▶ Exercise objective:
Up to and including the line with "a few points.", reproduce the listing below exactly, beginning at its first line.

▶ Data lines:
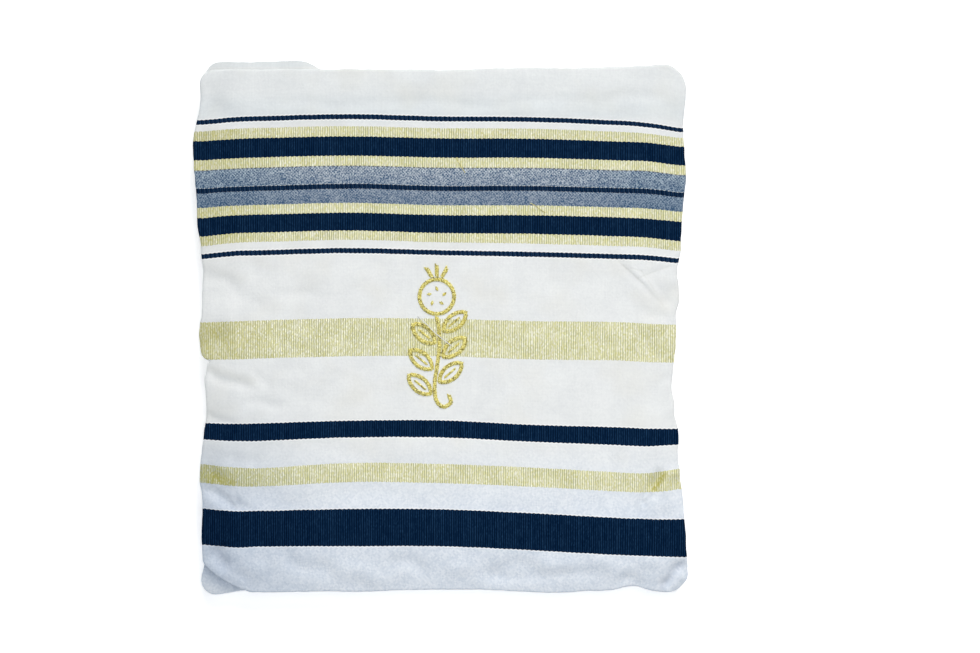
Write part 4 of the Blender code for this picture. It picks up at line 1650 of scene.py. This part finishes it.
@dataclass
class Sprig:
    """The raised gold sprig: rows of satin stitches over a padded line, in mm."""

    form: PacketForm
    across: float = -2.6
    along: float = -4.4
    stroke: float = 2.3
    rise: float = 0.95
    vein: float = 1.2
    vein_rise: float = 0.6
    fruit_along: float = 23.2
    fruit_radius: float = 10.0
    leaf_length: float = 16.0
    leaf_width: float = 7.8
    leaf_lean: float = 50.0
    leaf_point: float = 0.4
    leaf_clearance: float = 0.7
    stitch_pitch: float = 0.92
    stitch_slant: float = 1.15
    thread: float = 0.42
    low_stitch: float = 0.10
    stitch_stations: tuple[float, ...] = (-1.0, -0.62, 0.0, 0.62, 1.0)
    seed_count: int = 5
    seed_ring: float = 4.6
    seed_length: float = 1.5

    def surface(self, x: Places, y: Places, lift: Places) -> Places:
        """Points above the upper face.

        Args:
            x: The places across, from the sprig's own middle.
            y: The places along, from the sprig's own middle.
            lift: How far above the cloth.

        Returns:
            The points in the frame, in metres, one to a row.
        """
        px, py = x + self.across, y + self.along
        height = self.form.dome(px, py) + self.form.folds(px, py) + lift
        return np.stack([px + self.form.shift.x, py + self.form.shift.y, height], axis=-1) * MM

    @staticmethod
    def through(points: tuple, steps: int) -> list[tuple[float, float]]:
        """Places on a smooth curve through a few points.

        Args:
            points: The points.
            steps: How many places to each stretch.

        Returns:
            The places.
        """
        route = np.array(points, float)
        at = np.linspace(0, len(route) - 1, (len(route) - 1) * steps + 1)
        rows = np.arange(len(route), dtype=float)
        return list(zip(smooth_read(rows, route[:, 0], at), smooth_read(rows, route[:, 1], at)))

    def oval(self, x: float, y: float, long: float, wide: float, lean: float, point: float) -> list:
        """Places round a leaf or a fruit.

        Args:
            x: Its middle across.
            y: Its middle along.
            long: Half of its length.
            wide: Half of its width.
            lean: How far its length leans to the right, in degrees.
            point: 0 for an ellipse, more for pointed ends.

        Returns:
            The places.
        """
        turn = np.linspace(0, 2 * math.pi, 73)
        forward = long * np.cos(turn)
        aside = wide * np.sin(turn) * np.abs(np.sin(turn)) ** point
        sine, cosine = math.sin(math.radians(lean)), math.cos(math.radians(lean))
        return list(zip(x + forward * sine + aside * cosine, y + forward * cosine - aside * sine))

    def stitched(self, name: str, strokes: list[Stroke], material: bpy.types.Material) -> bpy.types.Object:
        """Lays satin stitches side by side over padded lines.

        Args:
            name: The piece's name.
            strokes: The lines.
            material: The thread's finish.

        Returns:
            The piece.
        """
        line = thread_curve(name, self.thread, material)
        for stroke in strokes:
            points = np.array(stroke.route, float)
            self.add_padding(line, points, stroke)
            self.add_stitches(line, points, stroke)
        return meshed(line, name)

    def add_stitches(self, line: bpy.types.Curve, points: Places, stroke: Stroke) -> None:
        """Lays one stroke's stitches, every other one a little lower, as a twisted cord shows.

        Args:
            line: The curve that takes them.
            points: The stroke's places.
            stroke: Its width and rise.
        """
        chance = np.random.default_rng(len(points) + round(10 * stroke.width))
        steps = np.hypot(*np.diff(points, axis=0).T)
        along = np.concatenate([[0], np.cumsum(steps)])
        count = max(2, round(along[-1] / self.stitch_pitch))
        at = (np.arange(count) + 0.5) / count * along[-1]
        ahead = np.stack([np.interp(at + 0.3, along, points[:, j]) for j in (0, 1)])
        behind = np.stack([np.interp(at - 0.3, along, points[:, j]) for j in (0, 1)])
        way = (ahead - behind) / np.hypot(*(ahead - behind))
        middle = (ahead + behind) / 2
        half = stroke.width / 2 * (1 + 0.10 * chance.uniform(-1, 1, count)) - self.thread / 2
        slant = self.stitch_slant * stroke.width / self.stroke * (1 + 0.2 * chance.uniform(-1, 1, count))
        side = np.array(self.stitch_stations)[:, None]
        x = middle[0] - way[1] * side * half + way[0] * side * slant
        y = middle[1] + way[0] * side * half + way[1] * side * slant
        rise = stroke.rise - self.low_stitch * (np.arange(count) % 2) - self.thread
        lift = np.maximum(0.06, 0.06 + rise * (1 - side * side) ** 0.75)
        places = self.surface(x, y, lift)
        for k in range(count):
            radii = [chance.uniform(0.88, 1.06) for _ in self.stitch_stations]
            draw_thread(line, places[:, k], radii)

    def add_padding(self, line: bpy.types.Curve, points: Places, stroke: Stroke) -> None:
        """Lays the padding threads that the stitches go over.

        Args:
            line: The curve that takes them.
            points: The line's places.
            stroke: Its width and rise.
        """
        for share, rise in ((-0.24, 0.1), (0.0, 0.3), (0.24, 0.1)):
            side, lift = share * stroke.width, rise * stroke.rise
            way = np.gradient(points, axis=0)
            way = way / np.maximum(np.hypot(*way.T), 1e-6)[:, None]
            moved = points + np.stack([-way[:, 1], way[:, 0]], axis=1) * side
            places = self.surface(moved[:, 0], moved[:, 1], np.full(len(moved), lift))
            draw_thread(line, places, [0.45 * stroke.width / self.thread / 2] * len(moved))

    def build(self, material: bpy.types.Material) -> dict[str, bpy.types.Object]:
        """Makes the sprig's pieces.

        Args:
            material: The thread's finish.

        Returns:
            Each piece, by the name of the solid that it stands for.
        """
        pieces = {}
        stem = Stroke(self.through(STEM_POINTS, 8), self.stroke, self.rise)
        pieces["sprig_stem"] = self.stitched("stem_stitches", [stem], material)
        pieces["sprig_fruit"] = self.stitched("fruit_stitches", self.fruit(), material)
        for leaf in LEAVES:
            name = leaf.node.replace("sprig_leaf", "leaf_stitches")
            pieces[leaf.node] = self.stitched(name, self.leaf(leaf), material)
        for node, ends in SEPALS.items():
            sepal = Stroke(self.through(ends, 8), self.stroke, self.rise)
            pieces[node] = self.stitched(node.replace("sprig_sepal", "sepal_stitches"), [sepal], material)
        return pieces

    def fruit(self) -> list[Stroke]:
        """The round fruit and the seeds in it."""
        radius = self.fruit_radius
        strokes = [Stroke(self.oval(0, self.fruit_along, radius, radius, 0, 0), self.stroke, self.rise)]
        for k in range(self.seed_count):
            turn = 2 * math.pi * k / self.seed_count
            ends = [self.seed_ring + side * self.seed_length / 2 for side in (-1, 1)]
            route = tuple((r * math.sin(turn), self.fruit_along + r * math.cos(turn)) for r in ends)
            strokes.append(Stroke(self.through(route, 4), self.vein * 1.4, self.vein_rise))
        return strokes

    def leaf(self, leaf: Leaf) -> list[Stroke]:
        """The outline of a leaf and its vein."""
        straight = np.array([p for p in STEM_POINTS if p[0] < 3])[::-1]
        sign, lean = 1 if leaf.right else -1, math.radians(self.leaf_lean)
        middle = smooth_read(straight[:, 1], straight[:, 0], np.array([leaf.along]))[0]
        root = middle + sign * (self.stroke + self.leaf_clearance)
        half = self.leaf_length / 2
        x, y = root + sign * half * math.sin(lean), leaf.along + half * math.cos(lean)
        route = self.oval(x, y, half, self.leaf_width / 2, sign * self.leaf_lean, self.leaf_point)
        step_x, step_y = sign * half * math.sin(lean), half * math.cos(lean)
        ends = tuple((x + share * step_x, y + share * step_y) for share in (-0.55, 0.45))
        vein = Stroke(self.through(ends, 6), self.vein, self.vein_rise)
        return [Stroke(route, self.stroke, self.rise), vein]


@dataclass(frozen=True)
class LooseThread:
    """A loose end of thread that lies on the packet: its places in mm and its middle's lift."""

    name: str
    gold: bool
    places: tuple
    lift: float
    radius: float = 0.17


LOOSE_THREADS = (
    LooseThread("loose_gold_thread_1", True, ((51.4, 73.1), (53.8, 72.0), (57.4, 69.4), (60.4, 67.5)), 0.3),
    LooseThread("loose_gold_thread_2", True, ((8.9, 99.6), (9.9, 97.2), (11.3, 94.6), (13.9, 90.6)), 0.3),
    LooseThread(
        "stray_white_thread", False, ((-13.6, 7.6), (-8.6, 2.9), (-2.4, -3.2), (5.8, -9.6)), 1.9, 0.27
    ),
)


@dataclass(frozen=True)
class ThreadEnds:
    """Lays the loose ends of thread on the cloth, in mm."""

    form: PacketForm
    end_lift: float = 0.3
    ground_place: tuple[float, float] = (0.0, 0.118)

    def build(self, thread: LooseThread, material: bpy.types.Material) -> bpy.types.Object:
        """Makes one loose thread.

        Args:
            thread: Which.
            material: Its finish.

        Returns:
            The piece.
        """
        route = np.array(Sprig.through(thread.places, 8))
        share = np.linspace(-1, 1, len(route))
        lift = self.end_lift + (thread.lift - self.end_lift) * (1 - share**4)
        x, y = route[:, 0], route[:, 1]
        height = self.form.dome(x, y) + self.form.folds(x, y) + lift
        line = thread_curve(thread.name, thread.radius, material)
        places = np.stack([x + self.form.shift.x, y + self.form.shift.y, height], axis=-1) * MM
        draw_thread(line, places, [1.0] * len(route))
        piece = meshed(line, thread.name)
        cloth_map = piece.data.uv_layers.new(name=CLOTH_MAP)
        for corner in cloth_map.data:
            corner.uv = self.ground_place
        return piece


def meshed(line: bpy.types.Curve, name: str) -> bpy.types.Object:
    """Turns a curve into a piece.

    Args:
        line: The curve.
        name: The piece's name.

    Returns:
        The piece.
    """
    drawn = placed(name + "_line", line)
    bpy.context.view_layer.update()
    mesh = bpy.data.meshes.new_from_object(drawn.evaluated_get(bpy.context.evaluated_depsgraph_get()))
    bpy.data.objects.remove(drawn)
    mesh.name = name
    mesh.shade_smooth()
    return placed(name, mesh)


@dataclass
class Studio:
    """The pale floor, the soft lights and the camera that looks straight down."""

    form: PacketForm
    lens: float = 60.0
    sensor: float = 36.0
    floor_size: float = 4.0
    measured_plane: float = 15.5

    def floor(self) -> bpy.types.Object:
        """Lays the floor.

        Returns:
            The floor.
        """
        shape = bmesh.new()
        bmesh.ops.create_grid(shape, x_segments=8, y_segments=8, size=self.floor_size / 2)
        mesh = bpy.data.meshes.new("floor")
        shape.to_mesh(mesh)
        shape.free()
        mesh.materials.append(PaleFloor().build())
        floor = placed("floor", mesh)
        return floor

    def lamp(self, name: str, place: tuple, size: float, power: float, colour: tuple) -> None:
        """Hangs a soft square light that faces the packet.

        Args:
            name: Its name.
            place: Where it hangs, in metres.
            size: Its side, in metres.
            power: Its power, in watts.
            colour: Its colour.
        """
        data = bpy.data.lights.new(name, "AREA")
        data.shape, data.size, data.energy, data.color = "SQUARE", size, power, colour
        lamp = placed(name, data)
        lamp.location = place
        lamp.rotation_euler = (-Vector(place)).to_track_quat("-Z", "Y").to_euler()

    def lights(self) -> None:
        """Sets the lights and the world."""
        self.lamp("key_light", (0.7, 3.05, 2.45), 1.6, 86.0, (1.0, 0.96, 0.92))
        self.lamp("overhead_light", (0.09, -0.06, 0.6), 0.45, 1.5, (1.0, 0.985, 0.965))
        self.lamp("left_fill", (-1.3, -0.5, 1.2), 1.2, 1.8, (0.93, 0.96, 1.0))
        world = bpy.data.worlds.new("soft_studio")
        world.use_nodes = True
        background = world.node_tree.nodes["Background"]
        background.inputs["Color"].default_value = (0.88, 0.94, 1.0, 1)
        background.inputs["Strength"].default_value = 0.34
        bpy.context.scene.world = world

    def camera(self) -> bpy.types.Object:
        """Places the camera as the photographer held it.

        Returns:
            The camera.
        """
        data = bpy.data.cameras.new("camera")
        data.lens, data.sensor_width = self.lens, self.sensor
        camera = placed("camera", data)
        across = (PHOTO_WIDTH_PX / 2 - PHOTO_MIDDLE_PX[0]) * MM_PER_PX + self.form.shift.x
        along = (PHOTO_MIDDLE_PX[1] - PHOTO_HEIGHT_PX / 2) * MM_PER_PX + self.form.shift.y
        distance = self.lens / self.sensor * PHOTO_WIDTH_PX * MM_PER_PX
        camera.location = Vector((across, along, self.measured_plane + distance)) * MM
        bpy.context.scene.camera = camera
        return camera


def settle(form: PacketForm) -> None:
    """Sets the form's shift so that its upper pass lies where the frame's solid does.

    Args:
        form: The packet, which still lies about its own middle.
    """
    rim = Rim(form, 0, ClothPass.across, ClothPass.along)
    x, y = rim.x + rim.out_x * form.nose, rim.y + rim.out_y * form.nose
    low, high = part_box("end_panel")
    form.shift = Vector((
        (low[0] + high[0]) / 2 / MM - (x.min() + x.max()) / 2,
        (low[1] + high[1]) / 2 / MM - (y.min() + y.max()) / 2,
    ))


def declare(piece: bpy.types.Object, slot: str, *nodes: str) -> None:
    """Makes a piece ride on the shawl and hides the solids that it stands for.

    Args:
        piece: The piece.
        slot: The record's material slot, which is not used.
        nodes: The solids, if any.
    """
    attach(piece, "root")
    if nodes:
        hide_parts(*nodes)


def build_cloth(form: PacketForm, material: bpy.types.Material) -> None:
    """Makes the six passes of cloth.

    Args:
        form: The packet.
        material: The cloth's finish.
    """
    upper = ClothPass(form, 0, Face.UPPER, across=188, along=204).build(material)
    declare(upper, "shawl_cloth", "end_panel")
    middle = [ClothPass(form, index).build(material) for index in range(1, 5)]
    under = ClothPass(form, 5, Face.UNDER, across=116, along=126).build(material)
    declare(under, "shawl_cloth", "folded_layers")
    for piece in middle:
        declare(piece, "shawl_cloth")
    LOG.info("cloth: %s, %s passes", upper.name, len(middle) + 2)


def build_stitching(form: PacketForm, cloth: bpy.types.Material) -> None:
    """Makes the stitched sprig and the loose ends of thread.

    Args:
        form: The packet.
        cloth: The cloth's finish.
    """
    gold = GoldThread().build()
    for node, piece in Sprig(form).build(gold).items():
        declare(piece, "gold_thread", node)
        LOG.info("stitching: %s, %s faces", piece.name, len(piece.data.polygons))
    for thread in LOOSE_THREADS:
        piece = ThreadEnds(form).build(thread, gold if thread.gold else cloth)
        declare(piece, "gold_thread" if thread.gold else "shawl_cloth")
        LOG.info("thread: %s", piece.name)


def main() -> None:
    """Builds the cloth, the sprig and the studio in order."""
    logging.basicConfig(level=logging.INFO, format="%(name)s: %(message)s")
    bpy.context.scene.view_settings.view_transform = "Standard"
    form = PacketForm()
    settle(form)
    LOG.info("packet: shifted by %.3f and %.3f mm", form.shift.x, form.shift.y)
    studio = Studio(form)
    studio.camera()
    cloth = WovenCloth().build()
    build_cloth(form, cloth)
    build_stitching(form, cloth)
    studio.floor()
    studio.lights()


if __name__ == "__main__":
    main()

▶ Response below:
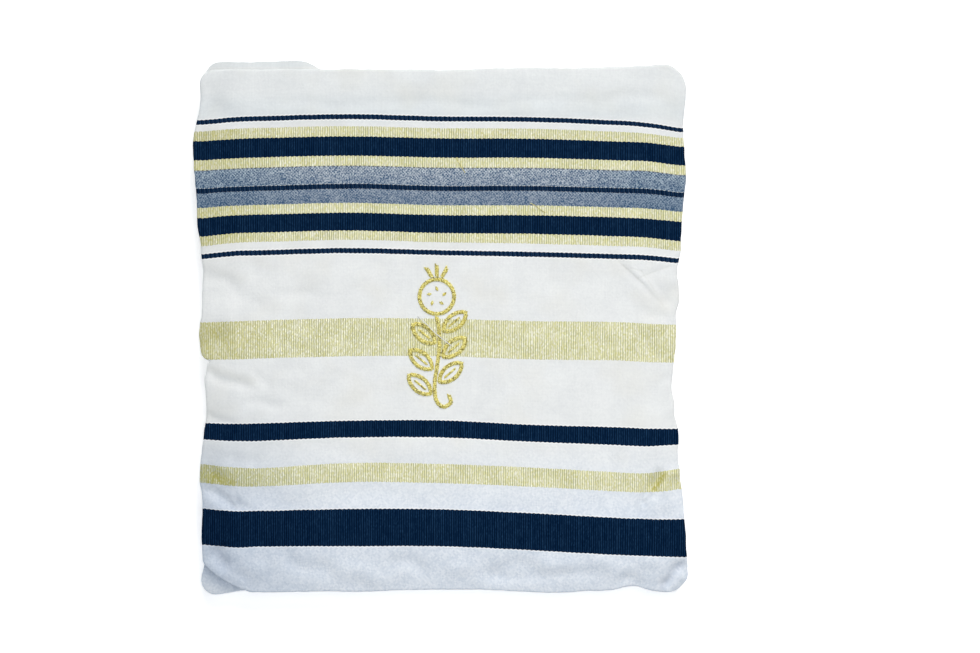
Write part 4 of the Blender code for this picture. It picks up at line 1650 of scene.py. This part finishes it.
@dataclass
class Sprig:
    """The raised gold sprig: rows of satin stitches over a padded line, in mm."""

    form: PacketForm
    across: float = -2.6
    along: float = -4.4
    stroke: float = 2.3
    rise: float = 0.95
    vein: float = 1.2
    vein_rise: float = 0.6
    fruit_along: float = 23.2
    fruit_radius: float = 10.0
    leaf_length: float = 16.0
    leaf_width: float = 7.8
    leaf_lean: float = 50.0
    leaf_point: float = 0.4
    leaf_clearance: float = 0.7
    stitch_pitch: float = 0.92
    stitch_slant: float = 1.15
    thread: float = 0.42
    low_stitch: float = 0.10
    stitch_stations: tuple[float, ...] = (-1.0, -0.62, 0.0, 0.62, 1.0)
    seed_count: int = 5
    seed_ring: float = 4.6
    seed_length: float = 1.5

    def surface(self, x: Places, y: Places, lift: Places) -> Places:
        """Points above the upper face.

        Args:
            x: The places across, from the sprig's own middle.
            y: The places along, from the sprig's own middle.
            lift: How far above the cloth.

        Returns:
            The points in the frame, in metres, one to a row.
        """
        px, py = x + self.across, y + self.along
        height = self.form.dome(px, py) + self.form.folds(px, py) + lift
        return np.stack([px + self.form.shift.x, py + self.form.shift.y, height], axis=-1) * MM

    @staticmethod
    def through(points: tuple, steps: int) -> list[tuple[float, float]]:
        """Places on a smooth curve through a few points.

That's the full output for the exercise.